• [TASK TO CARRY OUT] Copy out every line in the entries below that includes "Blender".
>> Begin SOURCE RECORDS
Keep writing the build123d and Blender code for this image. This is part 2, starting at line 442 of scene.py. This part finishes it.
>> End SOURCE RECORDS
>> Begin SOURCE RECORDS
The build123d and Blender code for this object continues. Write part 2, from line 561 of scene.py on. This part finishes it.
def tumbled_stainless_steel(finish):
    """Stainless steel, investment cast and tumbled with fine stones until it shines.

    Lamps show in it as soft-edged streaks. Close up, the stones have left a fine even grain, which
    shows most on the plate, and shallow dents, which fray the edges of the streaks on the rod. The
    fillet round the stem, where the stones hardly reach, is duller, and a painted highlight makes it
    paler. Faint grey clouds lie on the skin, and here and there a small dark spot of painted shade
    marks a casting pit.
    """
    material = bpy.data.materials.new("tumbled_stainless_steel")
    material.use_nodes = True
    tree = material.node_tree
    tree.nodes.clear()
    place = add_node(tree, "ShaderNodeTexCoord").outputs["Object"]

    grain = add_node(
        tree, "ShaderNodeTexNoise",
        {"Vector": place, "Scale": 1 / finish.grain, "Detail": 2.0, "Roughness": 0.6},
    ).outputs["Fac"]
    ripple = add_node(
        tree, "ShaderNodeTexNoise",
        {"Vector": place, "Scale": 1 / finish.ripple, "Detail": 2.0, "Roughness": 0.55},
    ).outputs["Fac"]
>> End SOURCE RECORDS
• [RESPONSE]
Keep writing the build123d and Blender code for this image. This is part 2, starting at line 442 of scene.py. This part finishes it.
The build123d and Blender code for this object continues. Write part 2, from line 561 of scene.py on. This part finishes it.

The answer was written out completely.